Nel Gloria iniziale la formula “gloria a Dio nell'alto dei cieli e pace in terra agli uomini di buona volontà” è cambiata in “gloria a Dio nell’alto dei cieli e pace in terra agli uomini amati dal Signore”. Presa così, oggettivamente, è un cambio di impostazione rilevante. Nella stesura a cui eravamo abituati infatti la gloria nei cieli corrisponde alla pace in terra per gli uomini di buona volontà, che quindi sono soggetti attivi nel dover corrispondere con la propria volontà al dono del cielo; nella nuova stesura invece gli uomini diventano soggetti passivi dell’amore di Dio che non può che essere per tutti, indipendentemente dalla volontà del singolo. Sembra che non ci sia più alcuna necessità per l’uomo di corrispondere con la propria volontà e, quindi, con le proprie opere, al dono del cielo… quello che non si vede in questa analisi ravvicinata è che il Gloria è un inno e una preghiera culmine di un atto penitenziale, in cui l’assemblea implora Cristo, figlio del Padre, di avere pietà... e di cosa dovrebbe avere pietà Dio se non delle nostre opere sbagliate, della nostra mancata corresponsione a quell’amore che l’inno  introduce? Ma questa è solo una delle cose che mi hanno colpito. Le parole che il celebrante pronuncia in ogni momento liturgico sono state arricchite di riferimenti chiari; il momento sacrificale è inequivocabile, così come la volontà della Chiesa di essere il corpo di Cristo che si offre al Padre. Il tutto divenuto però una poesia; ogni parte della liturgia è fatta per essere cantata e anche in assenza di melodia la metrica è evidente. 

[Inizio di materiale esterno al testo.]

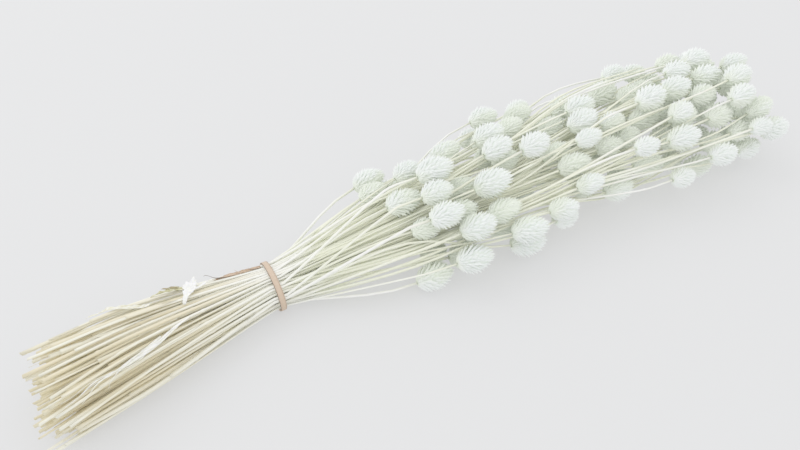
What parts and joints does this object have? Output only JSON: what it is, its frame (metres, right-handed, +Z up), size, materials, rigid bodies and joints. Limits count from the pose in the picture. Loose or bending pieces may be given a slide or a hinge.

Anche la polemica sulla nuova versione del Padre nostro, nel contesto sinfonico della liturgia, scompare, per rilevare invece una naturalezza disarmante. 

Dopo tutto, quella stessa polemica, nasce da presupposti errati, in cui ci si impunta nel sostenere che in verbo “indurre” sia l’unico che può esprimere quello che Gesù intendeva. Si dimentica, nel contempo, che Gesù però ha dato il Padre nostro in aramaico, che poi è stato tradotto in greco, poi in latino ed ora in un italiano le cui parole rischiano di avere un significato completamente diverso da quanto invece avevano originariamente. Quello che dobbiamo ricercare è se il senso delle espressioni usate in italiano sia lo stesso non letteralmente, ma nel significato dei concetti espressi. Questo solo la tradizione della Chiesa lo può testimoniare e tutta la tradizione, dai padri fino ai dottori della Chiesa, così come in tutti i documenti magisteriali, dice inequivocabilmente che Dio non induce nessuno al male e che l’espressione “non ci indurre in tentazione” si riferisce alla prova a cui Dio sottopone i suoi figli per purificarli. Infatti il termine tentazione, che noi oggi associamo all’azione del demonio in via esclusiva, in latino significa esame, prova. La nuova traduzione che recita “non ci abbandonare alla tentazione”, quindi, significa “non lasciarci soli nella prova” che è esattamente quello che la Chiesa ha sempre sostenuto che debba significare.

In conclusione e alla luce della mia esperienza, do un consiglio a voi tutti: approfondite il significato della liturgia, analizzatene anche i singoli aspetti, ma, principalmente, partecipate alla sua celebrazione, siate strumenti vivi della sinfonia di Cristo che in essa si manifesta.